I want to reaffirm that it remains the Government’s priority to secure approval of the withdrawal agreement this week to allow us to leave the EU in an orderly fashion—while noting your earlier comments, Mr Speaker. It is only by doing this that we can be guaranteed to leave the EU on 22 May and not face a cliff edge in two weeks’ time. To maximise our ability to secure that approval, the Government will later today table a motion for the House to sit this Friday. This will be taken as the last order of business tomorrow, and my right hon. Friend the Leader of the House will confirm the business for Friday in her business statement tomorrow morning. I appreciate that this might cause some inconvenience, but I hope that all Members will agree that it is better to have it and not need it than to need it and not have it.

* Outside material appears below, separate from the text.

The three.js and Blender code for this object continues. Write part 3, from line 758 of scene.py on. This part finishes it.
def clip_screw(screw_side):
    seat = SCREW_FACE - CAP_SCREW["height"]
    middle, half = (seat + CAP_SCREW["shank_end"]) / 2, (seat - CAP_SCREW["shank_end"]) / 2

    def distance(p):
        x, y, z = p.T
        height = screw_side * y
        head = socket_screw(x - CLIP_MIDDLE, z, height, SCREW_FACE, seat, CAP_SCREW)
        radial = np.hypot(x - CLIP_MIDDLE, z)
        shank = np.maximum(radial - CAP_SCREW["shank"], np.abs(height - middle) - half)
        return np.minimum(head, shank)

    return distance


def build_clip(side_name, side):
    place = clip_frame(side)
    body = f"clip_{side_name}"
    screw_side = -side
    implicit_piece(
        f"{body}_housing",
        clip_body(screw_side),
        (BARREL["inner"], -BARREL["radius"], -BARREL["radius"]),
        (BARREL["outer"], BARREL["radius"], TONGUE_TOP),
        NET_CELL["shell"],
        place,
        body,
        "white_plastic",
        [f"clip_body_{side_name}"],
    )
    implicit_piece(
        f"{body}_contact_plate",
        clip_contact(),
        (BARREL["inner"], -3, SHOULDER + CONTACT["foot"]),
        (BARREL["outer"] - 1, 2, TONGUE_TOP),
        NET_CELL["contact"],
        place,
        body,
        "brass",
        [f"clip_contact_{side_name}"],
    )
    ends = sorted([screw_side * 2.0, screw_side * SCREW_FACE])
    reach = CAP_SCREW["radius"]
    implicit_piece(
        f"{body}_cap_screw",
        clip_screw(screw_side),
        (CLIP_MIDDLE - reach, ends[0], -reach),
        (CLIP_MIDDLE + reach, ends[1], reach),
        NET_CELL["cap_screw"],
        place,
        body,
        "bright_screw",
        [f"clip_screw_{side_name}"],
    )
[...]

Turning to the specific motions before the House, I shall start with motion (B), tabled by my hon. Friend Mr Baron, which seeks to leave on the basis of no deal. He will be aware that the House has already voted, on Wednesday 13 March, on leaving on a no-deal basis. It remains the Government’s priority to have a deal and a trading relationship with the European Union, as was set out by the official leave campaign.